With Helmut Horten, Göess-Horten had begun collecting. Some years after his death, she began doing so more seriously. In 1996, her buying habits became public when she bought $22 million in art at a single Sotheby’s auction in London. Agnes Husslein-Arco, the Sotheby’s Vienna specialist who helped her purchase those works by phone, now directs the Heidi Horten Collection.
Göess-Horten was reportedly one of the the richest people in the world at the time of her death, with Forbes reporting her net worth to be $2.9 billion this year.
In addition to her art collection, Göess-Horten was reported to own one of the world’s largest motor yachts, the Carinthia VII, according to Boat International. The yacht was put up for sale this year with a $126 million price tag.
She did not only use her money to buy art and yachts, however. Austrian outlets have reported that Horten gave the ice hockey team KAC 3 million euros annually. The Stadthalle, the arena where KAC plays in Klagenfurt, Austria, is expected to bear her name when its renovation is complete.
Meanwhile, Göess-Horten was recently the subject of some controversy in Austria when Der Standard revealed that she had donated nearly €1 million to the conservative-leaning Austrian People’s Party between 2018 and 2019. (In Austria, significant donations from private entities to political parties are relatively uncommon, and must be publicly disclosed if they exceed a certain amount.) Those donations were made in small amounts so as to avoid having to report them. Her lawyer said the donations were legally compliant.
According to the data that Der Standard reported, Göess-Horten was by far the biggest donor to the party during that time period. After initially not responding to requests for comment, Göess-Horten told the German publication Süddeutsche Zeitung that her donations were “well-intentioned” but that she would no longer donate to any political party. She was never legally prosecuted for the donations, despite some politicians’ demands for her to be.
Up until the end, Göess-Horten continued buying art, and she viewed her collection as the core part of her legacy.

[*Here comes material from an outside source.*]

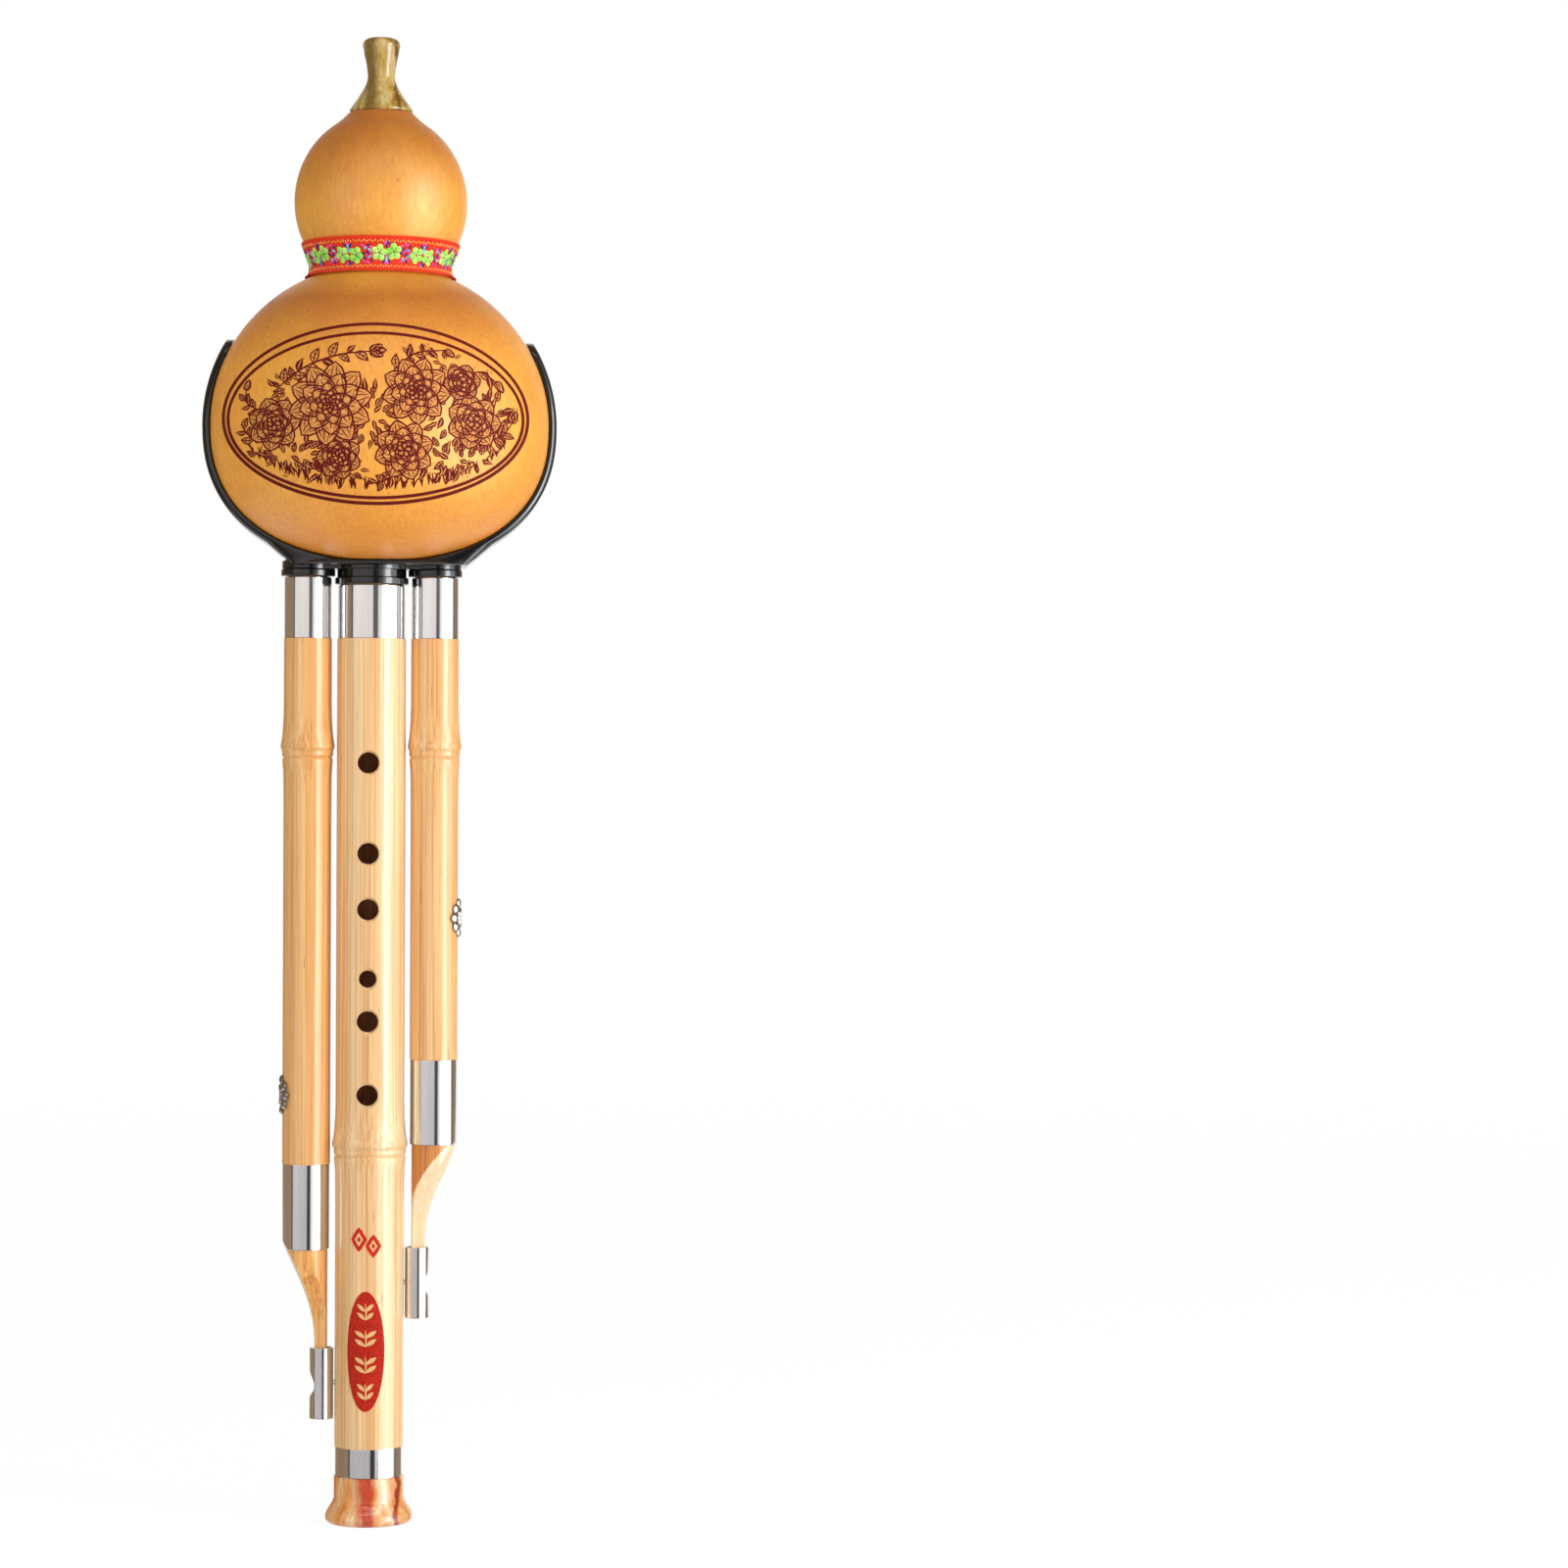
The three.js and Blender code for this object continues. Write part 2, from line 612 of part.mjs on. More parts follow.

“I knew after the first public presentation of my collection that I wanted to preserve the works for posterity and share a treasure with people that has been with me in my private life for many years and given me such happiness,” she told ARTnews in an email last week.
“That’s why I see my museum as a place of discovery, of sensuous experience, of the joy of art—because that’s what art has been and still is for me: a vital source of joy!”